Uber Eats partners with Tokyo Smoke to offer cannabis orders

By Feuer

The online food ordering service announced Monday that its partnering with cannabis retailer Tokyo Smoke to offer online pot orders in Ontario, Canada.

Uber Eats will start listing Tokyo Smoke’s products under a new section labelled “cannabis” on its marketplace on Monday, though customers won’t be able to order pot for delivery.

Customers can place orders from the Uber Eats app, but then must pick the product up at a Tokyo Smoke store.

“By combining a streamlined ordering process through the Uber Eats app with Tokyo Smoke’s in-person pickup service, we’re creating a new end-to-end experience for responsible cannabis ordering across the province,” said Lola Kassim, general manager of Uber Eats Canada.

Tokyo Smoke, which is owned by $4.2 billion pot company Canopy Growth, has almost 50 stores in Ontario, according to its website, including one in Windsor, right across the border from Detroit.

Orders will be fulfilled within an hour from when the order is placed, the companies said, and customers must confirm they’re of legal age to buy pot in Ontario. Customers will have to show ID when they go to pick up the product.

The partnership marks San Francisco-based Uber’s entry into the marijuana business, which CEO Dara Khosrowshahi has long hinted the company may expand into.

Uber Eats already allows for liquor delivery on its app and Khosrowshahi said in April on CNBC that the company could expand to cannabis, depending on US regulation.

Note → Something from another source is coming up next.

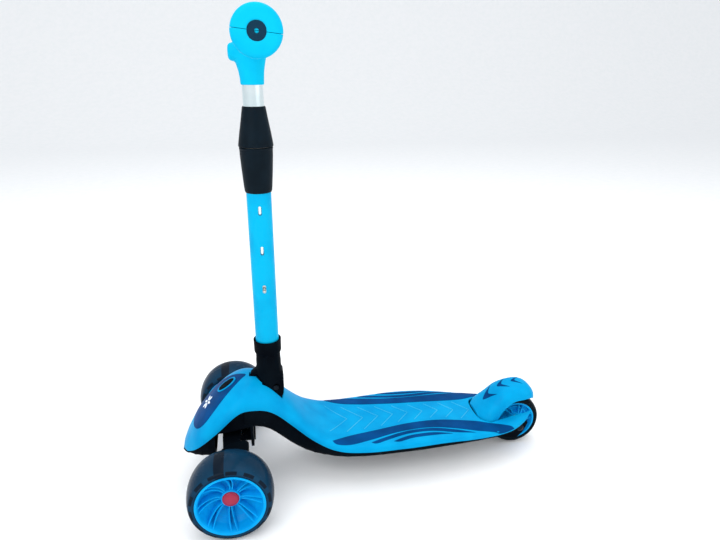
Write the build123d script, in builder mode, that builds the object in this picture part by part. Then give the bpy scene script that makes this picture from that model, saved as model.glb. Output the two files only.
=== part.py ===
"""Three-wheeled kick scooter for children, made as the separate pieces it comes apart into.

Frame: -X is forward (the nose), +X the tail, Y across, +Z up. The origin lies on the ground,
under the middle of the whole scooter. All sizes are in millimetres.
"""
import os
from math import cos, pi, radians, sin

from build123d import *

os.makedirs("parts", exist_ok=True)

# ---------------------------------------------------------------- driving dimensions
# running gear
front_wheel_radius = 60.0
front_tyre_half = 26.0
front_track = 262.0
rear_wheel_radius = 44.2
rear_tyre_half = 13.8
wheelbase = 475.7
nose_overhang = 74.0
axle_radius = 4.0
bearing_radius = 11.0
bearing_width = 7.0
running_gap = 0.05
body_gap = 0.4

# body of the deck
wall = 3.0
deck_height = 73.5
deck_half_width = 78.0
waist_half_width = 41.0
nose_half_width = 61.0
crest_height = 172.0
side_drop = 13.5
deck_underside = 51.0
nose_underside = 64.0
land_height = 45.0
inlay_height = 0.7

# steering column
stem_x = 63.0
stem_radius = 17.3
stem_wall = 1.6
mast_radius = 13.8
mast_wall = 1.5
stem_foot = 172.0
socket_top = 231.0
collar_foot = 457.0
collar_split = 519.0
collar_top = 572.0
head_foot = 599.0
bar_height = 658.6
bar_offset = 7.0
grip_reach = 135.0
flange_radius = 28.8
bar_radius = 11.0
slot_step = 58.0
lowest_slot = 317.0
slot_width = 5.0
slot_length = 13.0

# fold joint
fold_x = 72.0
fold_z = 155.0
fold_pin_radius = 4.0
socket_sweep = 21.0
socket_half_width = 20.0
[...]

In 2018, Canada became the first major world economy to legalize recreational marijuana, so many cannabis companies are headquartered in the country even if they have operations in the US.

It wasn’t immediately clear if Uber’s partnership with Tokyo Smoke in Ontario is just a trial, or if there are plans to expand the offering more broadly across Canada.

Shares of Uber were up more than 1 percent to about $44.80 per share in premarket trading Monday.

The global recreational marijuana market is rapidly growing and federal, state and local regulators generally move to loosen restrictions on the sale of the drug.

Earlier this year, for example, New York state officials legalized the recreational sale of marijuana, kicking off a lengthy process expected to take years to determine exactly how the retail market will be shaped in the state.

However, fragmented state laws on legalization of the drug mostly allow just local entrepreneurs who are connected enough to secure funding largely without the help of national banks to enter the space.

Without federal legalization, it would likely remain illegal to transport the drug across state lines, though insiders have speculated that the tri-state area may move to create a regional partnership that would major chains to crop up around the area.

But a national company like Uber that relies on crowdsourced transportation likely would not risk entering the space in the US until the drug’s been legalized at the federal level.

“When the road is clear for cannabis, when federal laws come into play, we’re absolutely going to take a look at it,” Khosrowshahi told CNBC this spring.

“We see so much opportunity out there, and we’re going to focus on the opportunity at hand.”